Make-to-order and finish-to-order models sidestep the problem entirely for some products. If lead times are short enough, manufacturing only after a customer places an order eliminates most safety stock requirements. Finish-to-order, where a generic base product is customized at the last stage, reduces the number of distinct items you need to stock, which lowers variability and shrinks the required safety stock.
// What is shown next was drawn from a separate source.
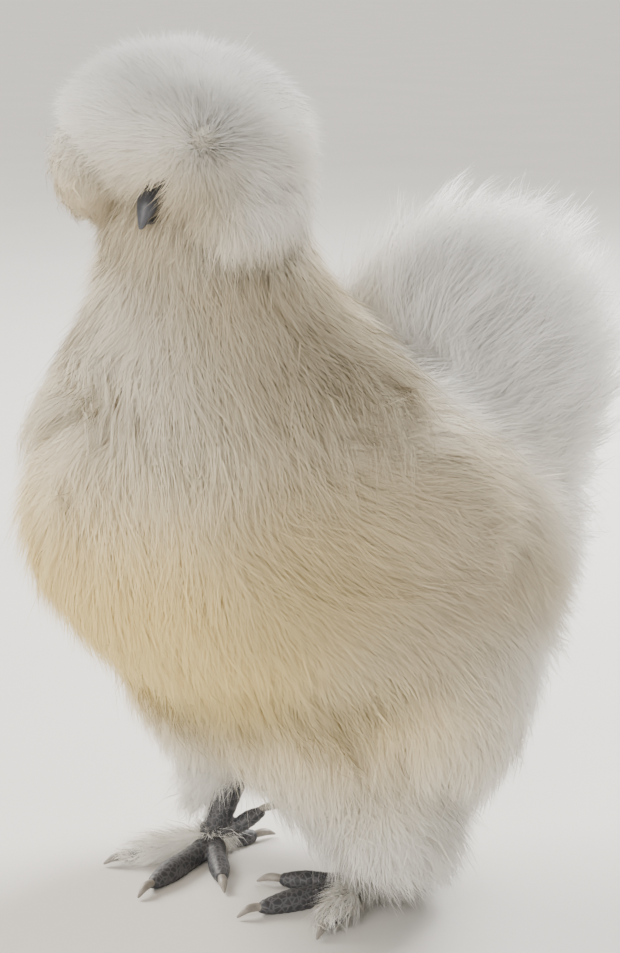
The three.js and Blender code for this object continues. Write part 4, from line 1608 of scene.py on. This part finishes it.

Better inventory tracking addresses the human-error problem. Barcode scanning, RFID tags, and automated inventory management software reduce the gap between what records say and what’s actually on the shelf. When your data is accurate, your reorder triggers fire at the right time.

Who Stockouts Affect Most

Retailers with large product assortments face stockouts constantly because they’re managing thousands of individual items, each with its own demand pattern and supply chain. Grocery stores are particularly vulnerable because many products are perishable, making it impossible to simply stockpile large buffers.

E-commerce businesses feel stockout pain acutely because online shoppers can switch to a competitor with a single click. There’s no friction to leaving, and the lost sale often comes with a lost customer. Small businesses with limited supplier relationships are also at higher risk, since they may not have backup vendors to turn to when their primary source runs late.

For any business that sells physical products, stockouts are not a question of “if” but “how often.” The goal isn’t to eliminate them entirely, since doing so would require carrying impractical amounts of inventory. The goal is to keep them rare enough that the cost of prevention stays lower than the cost of lost sales and damaged customer relationships.